在插入顺序不美妙时,可能在同等树高下存储的元素变少,而平均树高和深度恰恰和 BST 的表现有相关性。As such, we need a different way to maintain “bushiness” in our search trees. 茂密
To solve this problem, we introduce to B Tree, a kind of self-balancing search tree. B-Trees are a modification of the BST.
Iteration
Avoiding Imbalance
鉴于插入新节点可能导致不平衡,故而直接选择不插入新节点,而是使 leaf node 可以容纳多个值,当 insert search 到 leaf node 的时候(找到了应该的问题),就将此值插入 leaf node.
Instead of adding a new node upon insertion, we simply stack the new value into an existing leaf node at the appropriate location.
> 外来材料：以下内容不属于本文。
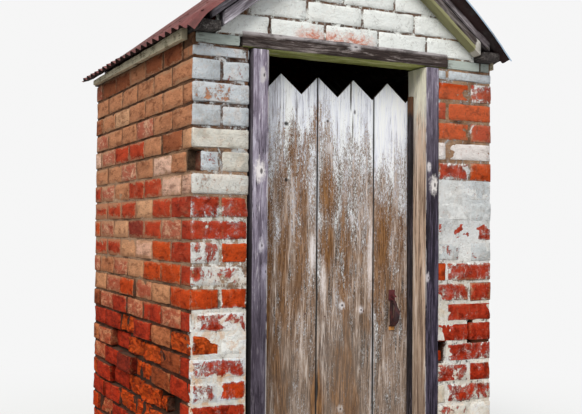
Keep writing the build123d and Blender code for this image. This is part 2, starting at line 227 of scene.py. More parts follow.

However, a clear problem with this approach is that it results in large leaf nodes that basically become a list of values, going back to the problem of linear search.
为了规避在某些 leaf 上存在海量值让 search 变成 O(n),则需要试图引入一种能让 tree 自动生长的机制,like if values contain in leaf > 4, do something to make it always < than 4.
Moving Items Up
A B-Tree has a limit L on the number of values a node can hold, instead of having one item per node like a BST. To ameliorate the issue of overly stuffed leaf nodes, we may consider “moving up” a value when a leaf node reaches a certain number of values.
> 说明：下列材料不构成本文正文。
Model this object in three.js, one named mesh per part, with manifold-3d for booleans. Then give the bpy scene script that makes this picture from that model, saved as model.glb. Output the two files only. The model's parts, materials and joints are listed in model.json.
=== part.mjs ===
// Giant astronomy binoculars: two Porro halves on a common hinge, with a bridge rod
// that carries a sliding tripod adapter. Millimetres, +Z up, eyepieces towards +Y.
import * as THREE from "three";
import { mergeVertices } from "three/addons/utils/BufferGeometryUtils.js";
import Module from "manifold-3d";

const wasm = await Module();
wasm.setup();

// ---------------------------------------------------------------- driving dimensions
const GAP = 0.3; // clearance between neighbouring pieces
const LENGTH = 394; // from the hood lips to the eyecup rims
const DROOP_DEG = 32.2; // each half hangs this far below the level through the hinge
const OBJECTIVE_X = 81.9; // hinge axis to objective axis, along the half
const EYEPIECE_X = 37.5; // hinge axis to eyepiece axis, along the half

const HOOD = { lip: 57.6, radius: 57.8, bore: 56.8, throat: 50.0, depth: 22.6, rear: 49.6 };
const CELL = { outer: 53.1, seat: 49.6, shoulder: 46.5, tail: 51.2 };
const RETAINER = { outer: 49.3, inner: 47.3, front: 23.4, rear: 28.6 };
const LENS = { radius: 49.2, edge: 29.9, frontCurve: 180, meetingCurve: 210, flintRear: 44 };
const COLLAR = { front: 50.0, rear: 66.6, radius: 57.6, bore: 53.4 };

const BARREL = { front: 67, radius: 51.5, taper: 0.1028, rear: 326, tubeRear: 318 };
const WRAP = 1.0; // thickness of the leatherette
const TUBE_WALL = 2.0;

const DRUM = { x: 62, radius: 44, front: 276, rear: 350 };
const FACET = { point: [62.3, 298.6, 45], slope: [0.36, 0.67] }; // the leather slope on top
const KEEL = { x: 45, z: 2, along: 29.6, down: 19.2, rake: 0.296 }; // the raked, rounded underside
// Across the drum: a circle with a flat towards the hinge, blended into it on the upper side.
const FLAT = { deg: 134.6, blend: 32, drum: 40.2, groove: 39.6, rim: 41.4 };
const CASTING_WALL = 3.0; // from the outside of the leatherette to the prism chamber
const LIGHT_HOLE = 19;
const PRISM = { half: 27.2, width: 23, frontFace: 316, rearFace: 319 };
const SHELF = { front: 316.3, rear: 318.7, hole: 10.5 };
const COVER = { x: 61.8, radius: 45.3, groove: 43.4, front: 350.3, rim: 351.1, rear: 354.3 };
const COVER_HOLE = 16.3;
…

下图第一组展示了 L=3(每个 node 内的值不能超过三个)时,将 25、26 add 后,右下角 node 超载而提升的过程。提升会选择左侧第二个 21,然后将 21 的左右分裂成两个单独的 node。
提升后上层超载,则继续选择左侧第二个 17 提升,小于 17 的划归给 17 分裂出的左子树,大于 17 的划归给右子树。如此操作后依旧平衡。
上图下半部分展示了根节点超载如何处理。同上,依旧是选择左侧第二个提升,划分左右子树,小于左侧第二个的归左子树,大于的归右子树。
Definition
If we split the root, every node is pushed down by one level.
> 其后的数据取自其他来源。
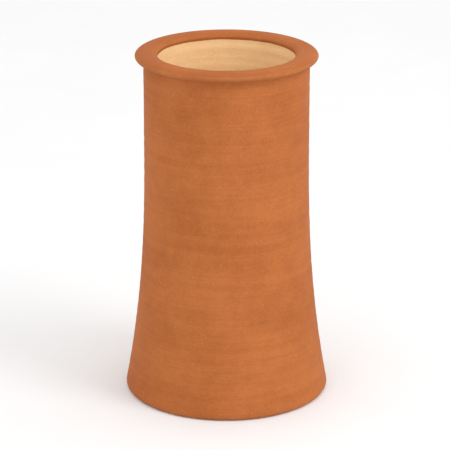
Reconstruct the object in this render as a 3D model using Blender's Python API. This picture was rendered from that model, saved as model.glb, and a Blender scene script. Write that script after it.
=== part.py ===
"""A plain roll-top chimney pot of fired clay, turned in one piece.

The pot is one thick-walled tube, open at both ends. A flattened roll stands
out round the top of a straight neck, and below the neck the wall sweeps out to
a wide foot. The pot stands on its foot at z = 0, with its axis on +Z.
"""

import math

import bmesh
import bpy

# Driving sizes, in metres.
POT_HEIGHT = 0.450
THROAT_RADIUS = 0.0875  # inside of the neck, where the smoke leaves
CLAY_WALL = 0.0178  # measured level, from the top of the neck to the foot
FOOT_RADIUS = 0.1325  # outside of the foot at floor level, before its edge is rounded

NECK_LENGTH = 0.120  # from the rim down to where the wall starts to sweep out
FLARE_POWER = 2.4  # how late the wall sweeps out: 1 is a plain cone

ROLL_OVERHANG = 0.0107  # how far the roll stands out past the neck
ROLL_DEPTH = 0.011  # from the underside of the roll to the rim
ROLL_LAND = 0.006  # width of the flat ring on the rim that a cowl sits on
ROLL_FILLET = 0.003  # hollow rounding between the roll and the neck

FOOT_OUTER_ROUND = 0.006  # radius of the rounded outer edge of the foot
FOOT_INNER_ROUND = 0.003  # radius of the rounded inner edge of the foot

# How finely the curves are faceted.
TURNS = 72
WALL_STEPS = 16
LIP_STEPS = 5
FILLET_STEPS = 3
FOOT_STEPS = 3

SMOOTH_ANGLE = math.radians(40)  # edges sharper than this stay crisp
FLOOR_TOLERANCE = 0.0001

FLARE_HEIGHT = POT_HEIGHT - NECK_LENGTH
NECK_RADIUS = THROAT_RADIUS + CLAY_WALL
ROLL_RADIUS = NECK_RADIUS + ROLL_OVERHANG
ROLL_MIDDLE = POT_HEIGHT - ROLL_DEPTH / 2
ROLL_UNDERSIDE = POT_HEIGHT - ROLL_DEPTH
LAND_CENTRE = (THROAT_RADIUS + ROLL_RADIUS) / 2

# Linear colours: the slip on the outside and the paler clay of the lining.
SLIP_COLOUR = (0.527, 0.168, 0.054, 1.0)
LINING_COLOUR = (0.799, 0.445, 0.209, 1.0)
CLAY_ROUGHNESS = 0.85
SLIP_SLOT, LINING_SLOT = 0, 1


def clear_scene():
    for obj in list(bpy.data.objects):
        bpy.data.objects.remove(obj, do_unlink=True)


def fired_clay(name, colour):
    material = bpy.data.materials.new(name)
    material.use_nodes = True
    shader = material.node_tree.nodes["Principled BSDF"]
    shader.inputs["Base Color"].default_value = colour
    shader.inputs["Roughness"].default_value = CLAY_ROUGHNESS
    shader.inputs["Metallic"].default_value = 0.0
    material.diffuse_color = colour
    return material


def outer_radius(level):
    """Outside of the wall: straight down the neck, then sweeping out to the foot."""
    below_neck = max(0.0, 1.0 - level / FLARE_HEIGHT)
    return NECK_RADIUS + (FOOT_RADIUS - NECK_RADIUS) * below_neck**FLARE_POWER


def inner_radius(level):
    return outer_radius(level) - CLAY_WALL


def wall_lean(level):
    """Angle by which the wall leans outwards at a level."""
    below_neck = max(0.0, 1.0 - level / FLARE_HEIGHT)
    sweep = (FOOT_RADIUS - NECK_RADIUS) * FLARE_POWER / FLARE_HEIGHT
    return math.atan(sweep * below_neck ** (FLARE_POWER - 1.0))


def oval_arc(centre, reach, rise, start, end, steps):
    """Points (radius, level) along an arc of an oval, from one angle to another."""
    radius, level = centre
    angles = [start + (end - start) * step / steps for step in range(steps + 1)]
    return [(radius + reach * math.cos(a), level + rise * math.sin(a)) for a in angles]


def wall_line(radius_at, start, end):
    """Points along one side of the wall, from one level to another."""
    levels = [start + (end - start) * step / WALL_STEPS for step in range(WALL_STEPS + 1)]
    return [(radius_at(level), level) for level in levels]


def roll_outside():
    """From the flat land over the outside of the roll, and back under it to the neck."""
    land_edge = LAND_CENTRE + ROLL_LAND / 2
    fillet_edge = NECK_RADIUS + ROLL_FILLET
    half_depth = ROLL_DEPTH / 2
    upper = oval_arc(
        (land_edge, ROLL_MIDDLE), ROLL_RADIUS - land_edge, half_depth, math.pi / 2, 0.0, LIP_STEPS
    )
    lower = oval_arc(
        (fillet_edge, ROLL_MIDDLE), ROLL_RADIUS - fillet_edge, half_depth, 0.0, -math.pi / 2, LIP_STEPS
    )
    fillet = oval_arc(
        (fillet_edge, ROLL_UNDERSIDE - ROLL_FILLET),
        ROLL_FILLET,
        ROLL_FILLET,
        math.pi / 2,
        math.pi,
        FILLET_STEPS,
    )
    return upper + lower[1:] + fillet[1:]


def foot_edge(radius_at, rounding, side):
    """Rounded edge of the foot: side is +1 on the outside of the wall and -1 on the inside.

    The points run from where the edge meets the wall to where it meets the floor.
    """
    lean = side * wall_lean(rounding)
    meeting_level = rounding * (1.0 + math.sin(lean))
    centre_radius = radius_at(meeting_level) - side * rounding * math.cos(lean)
    return oval_arc(
        (centre_radius, rounding), side * rounding, rounding, lean, -math.pi / 2, FOOT_STEPS
    )


def lip_inside():
    """From the top of the throat over the inner half of the roll to the flat land."""
    land_edge = LAND_CENTRE - ROLL_LAND / 2
    return oval_arc(
        (land_edge, ROLL_MIDDLE),
        land_edge - THROAT_RADIUS,
        ROLL_DEPTH / 2,
        math.pi,
        math.pi / 2,
        LIP_STEPS,
    )


def pot_outline():
    """The closed outline that is turned about the axis: down the outside, up the inside."""
    roll = roll_outside()
    outer_foot = foot_edge(outer_radius, FOOT_OUTER_ROUND, 1)
    inner_foot = foot_edge(inner_radius, FOOT_INNER_ROUND, -1)[::-1]
    lip = lip_inside()
    outer_wall = wall_line(outer_radius, roll[-1][1], outer_foot[0][1])
    inner_wall = wall_line(inner_radius, inner_foot[-1][1], lip[0][1])
    return roll + outer_wall[1:] + outer_foot[1:] + inner_foot + inner_wall[1:] + lip[1:]


def is_bare_clay(face):
    """The wall of the throat and the flat of the foot are bare; the rest wears the slip."""
    centre = face.calc_center_median()
    faces_axis = face.normal.x * centre.x + face.normal.y * centre.y < 0.0
    on_floor = centre.z < FLOOR_TOLERANCE
    return on_floor or (faces_axis and centre.z < ROLL_MIDDLE)


def turned_mesh(name, outline):
    """Spins a closed outline once round the Z axis."""
    mesh = bpy.data.meshes.new(name)
    shape = bmesh.new()
    corners = [shape.verts.new((radius, 0.0, level)) for radius, level in outline]
    edges = [shape.edges.new((corners[i - 1], corners[i])) for i in range(len(corners))]
    bmesh.ops.spin(
        shape,
        geom=corners + edges,
        cent=(0.0, 0.0, 0.0),
        axis=(0.0, 0.0, 1.0),
        angle=2.0 * math.pi,
        steps=TURNS,
        use_merge=True,
    )
    bmesh.ops.recalc_face_normals(shape, faces=shape.faces)
    for face in shape.faces:
        face.material_index = LINING_SLOT if is_bare_clay(face) else SLIP_SLOT
    shape.to_mesh(mesh)
    shape.free()
    mesh.shade_smooth()
    mesh.set_sharp_from_angle(angle=SMOOTH_ANGLE)
    return mesh


def chimney_pot():
    mesh = turned_mesh("chimney_pot", pot_outline())
    mesh.materials.append(fired_clay("terracotta_slip", SLIP_COLOUR))
    mesh.materials.append(fired_clay("bare_clay_lining", LINING_COLOUR))
    pot = bpy.data.objects.new("chimney_pot", mesh)
    bpy.context.scene.collection.objects.link(pot)
    return pot


def main():
    clear_scene()
    chimney_pot()


if __name__ == "__main__":
    main()
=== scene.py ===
"""Dresses a plain roll-top chimney pot of fired clay and stands it on a pale studio floor.

The pot is one turned piece. Its body is a buff clay, left bare down the throat and under the
foot, and its outside and its roll wear a thin terracotta slip. The pot is clean: it shows only
the faint rings of turning, the mottle of firing, grit and pinholes, and slip drawn thin on edges.
Its colour also holds painted shade: the slip is painted darker over the roll, against the sky
light its top catches, and the pinholes are painted dark.
"""

import math

import bpy
import numpy as np
from bpy.props import FloatProperty, FloatVectorProperty, IntProperty, PointerProperty
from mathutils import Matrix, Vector


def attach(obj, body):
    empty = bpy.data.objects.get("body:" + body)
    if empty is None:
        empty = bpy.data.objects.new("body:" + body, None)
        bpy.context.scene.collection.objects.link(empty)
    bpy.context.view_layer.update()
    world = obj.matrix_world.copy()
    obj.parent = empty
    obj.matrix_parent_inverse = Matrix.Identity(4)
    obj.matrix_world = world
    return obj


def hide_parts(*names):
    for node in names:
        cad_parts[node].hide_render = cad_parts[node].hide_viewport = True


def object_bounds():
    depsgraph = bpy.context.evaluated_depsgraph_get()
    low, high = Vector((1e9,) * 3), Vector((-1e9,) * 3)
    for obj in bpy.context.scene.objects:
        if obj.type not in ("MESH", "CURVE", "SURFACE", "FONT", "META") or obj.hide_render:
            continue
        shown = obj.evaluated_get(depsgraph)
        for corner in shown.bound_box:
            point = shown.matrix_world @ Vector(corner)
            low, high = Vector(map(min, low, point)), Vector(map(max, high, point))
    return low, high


bl_info = {
    "name": "Chimney Pot",
    "version": (1, 0, 0),
    "blender": (4, 5, 0),
    "location": "3D View > Sidebar > Chimney Pot",
    "description": "Turns and finishes a roll-top chimney pot and sets its studio stage",
    "category": "Object",
}

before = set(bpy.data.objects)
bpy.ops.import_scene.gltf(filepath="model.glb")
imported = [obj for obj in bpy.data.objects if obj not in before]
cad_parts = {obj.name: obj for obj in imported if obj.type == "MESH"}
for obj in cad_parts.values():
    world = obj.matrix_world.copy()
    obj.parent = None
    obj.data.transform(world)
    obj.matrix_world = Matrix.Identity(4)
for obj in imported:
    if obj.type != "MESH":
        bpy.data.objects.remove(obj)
CAD_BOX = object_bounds()

NODE = "chimney_pot"

MM = 0.001
FULL_TURN = 2.0 * math.pi
QUARTER_TURN = math.pi / 2.0

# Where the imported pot's radii are read, as shares of its height.
NECK_SHARE = 0.85  # a level in the straight of the neck
ROLL_SHARE = 0.96  # the roll is above this level

# How finely the pot is turned.
COLUMNS = 192
WALL_ROWS = 212
ROLL_ROWS = 18
FILLET_ROWS = 6
FOOT_ROWS = 9
FLAT_ROWS = 5
COLUMN_TURNS = np.arange(COLUMNS) * FULL_TURN / COLUMNS  # how far round each column stands

# No side of the finished pot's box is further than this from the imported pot's.
BOX_TOLERANCE = 1.0 * MM


def outermost_radius(corners, edges, level):
    """Radius of a solid at a level, where its outermost edge crosses that level."""
    start, end = corners[edges[:, 0]], corners[edges[:, 1]]
    crosses = (start[:, 2] < level) != (end[:, 2] < level)
    start, end = start[crosses], end[crosses]
    share = (level - start[:, 2]) / (end[:, 2] - start[:, 2])
    places = start + share[:, None] * (end - start)
    return float(np.hypot(places[:, 0], places[:, 1]).max())


def measured_pot():
    """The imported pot's own sizes, in metres, read from its solid."""
    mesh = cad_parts[NODE].data
    corners = np.array([vertex.co for vertex in mesh.vertices])
    edges = np.array([edge.vertices for edge in mesh.edges])
    radius, level = np.hypot(corners[:, 0], corners[:, 1]), corners[:, 2]
    height = float(level.max())
    return {
        "height": height,
        "throat": float(radius.min()),
        "neck": outermost_radius(corners, edges, NECK_SHARE * height),
        "roll": float(radius[level > ROLL_SHARE * height].max()),
        "widest": min(abs(side) for corner in CAD_BOX for side in corner[:2]),
    }


POT = measured_pot()


def length(name, description, default, precision=4):
    """A property that holds a length in metres."""
    return FloatProperty(
        name=name, description=description, default=default, unit="LENGTH", precision=precision
    )


def colour(name, description, default):
    """A property that holds a linear colour."""
    return FloatVectorProperty(
        name=name, description=description, default=default, subtype="COLOR", min=0.0, max=1.0
    )


def strength(name, description, default):
    """A property that holds a share, where 1 is the whole effect."""
    return FloatProperty(
        name=name, description=description, default=default, subtype="FACTOR", min=0.0, max=1.0
    )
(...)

If we split a leaf or internal node, the height does not change. There is never a change that results in imbalance.
The real name for this data structure is a B-Tree.
B-Trees with a limit of 3 items per node are also called 2-3-4 trees or 2-4 trees (a node can have 2, 3, or 4 children). Setting a limit of 2 items per node results in a 2-3 tree (a node can have 2, or 3 children).
最大 value 数量 = 最大子节点数量 - 1
Because of the way B-Trees are constructed, they have two invariants:
-
All leaves are the same distance from the root.
-
A non-leaf node with k items must have exactly k + 1 children.
These two invariants guarantee a “bushy” tree with logN height.
Usage
B-Trees are used mostly in two specific contexts:
first, with a small L for conceptually balancing search trees, or secondly, with L in the thousands for databases and filesystems with large records.